*Task requirements*
Would you quote the material below from its first line through the line containing "table_h = 252; // [244:1:262]", exactly and with both ends included?

╭─ Source material

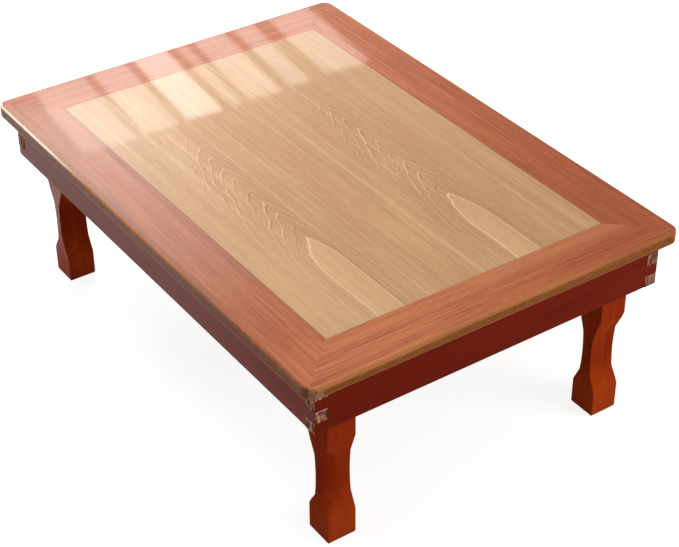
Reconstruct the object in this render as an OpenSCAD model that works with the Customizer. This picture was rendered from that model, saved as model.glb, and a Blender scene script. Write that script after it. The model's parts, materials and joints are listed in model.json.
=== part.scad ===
// Low folding table for sitting on the floor. A light oak panel is framed by
// mitred red-brown borders, finger-jointed rails hang below the board, and
// four waisted legs fold inwards along the table on riveted steel brackets.
// +X runs along the table, +Y across it and +Z up. The origin is on the floor
// under the middle of the board.

/* [Table] */
// Length over the board's edges
table_l = 700; // [660:5:760]
// Width over the board's edges
table_w = 500; // [470:5:560]
// Height of the board's face above the floor
table_h = 252; // [244:1:262]

/* [Board] */
// Thickness of the board over its edge strips
board_t = 15; // [12:0.5:18]
// Thickness of the panel and borders laid on the core
face_t = 3; // [2:0.5:4]
// Width of the border at the short ends, edge strip included
border_end = 61; // [45:1:80]
// Width of the border at the long sides, edge strip included
border_side = 63.5; // [45:0.5:80]
// Width of the edge strip
edge_w = 2.6; // [2.2:0.1:5]
// Rounding of the edge strip's upper arris
edge_top_r = 2; // [1:0.1:2.1]
// Rounding of the edge strip's lower arris
edge_low_r = 1.8; // [1:0.1:2.1]
// Radius of the board's corners in plan
corner_r = 14; // [11:1:22]

/* [Apron] */
// Thickness of the four rails
rail_t = 16; // [14:0.5:19]
// Height of the rails below the board
rail_h = 58; // [54:1:64]
// Distance from the board's short edge to the rail's face
overhang_end = 14.3; // [8:0.1:20]
// Distance from the board's long edge to the rail's face
overhang_side = 17.6; // [12:0.1:24]
// Number of fingers and sockets down each corner joint
finger_count = 4; // [3:1:6]
// How far the fingers' end grain stands proud of the face
finger_proud = 0.6; // [0.2:0.1:1.2]
// Width of the batten across the middle of the board
batten_w = 40; // [30:2:50]
// Depth of the batten and of the glue blocks below the board
batten_t = 14; // [10:1:18]
// Width of a glue block along its rail
block_l = 44; // [30:2:50]
// Distance of a glue block's centre from the middle of a long rail
block_x = 58; // [52:1:60]
// Distance of a glue block's centre from the middle of a short rail
block_y = 80; // [50:5:110]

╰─

*Complete output*
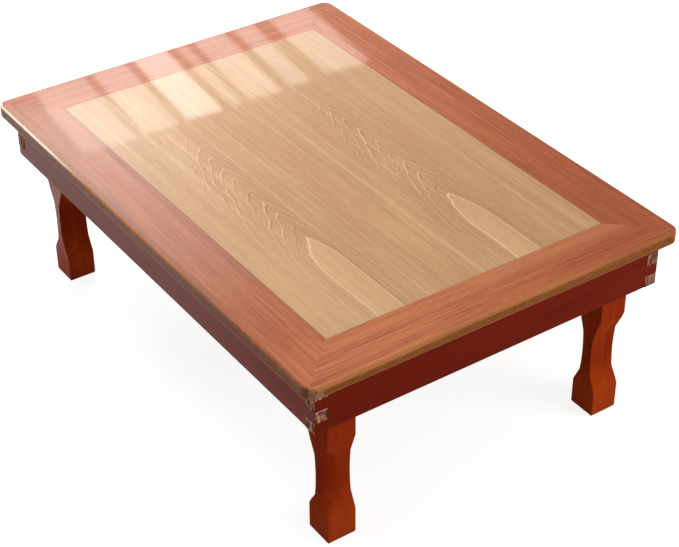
Reconstruct the object in this render as an OpenSCAD model that works with the Customizer. This picture was rendered from that model, saved as model.glb, and a Blender scene script. Write that script after it. The model's parts, materials and joints are listed in model.json.
=== part.scad ===
// Low folding table for sitting on the floor. A light oak panel is framed by
// mitred red-brown borders, finger-jointed rails hang below the board, and
// four waisted legs fold inwards along the table on riveted steel brackets.
// +X runs along the table, +Y across it and +Z up. The origin is on the floor
// under the middle of the board.

/* [Table] */
// Length over the board's edges
table_l = 700; // [660:5:760]
// Width over the board's edges
table_w = 500; // [470:5:560]
// Height of the board's face above the floor
table_h = 252; // [244:1:262]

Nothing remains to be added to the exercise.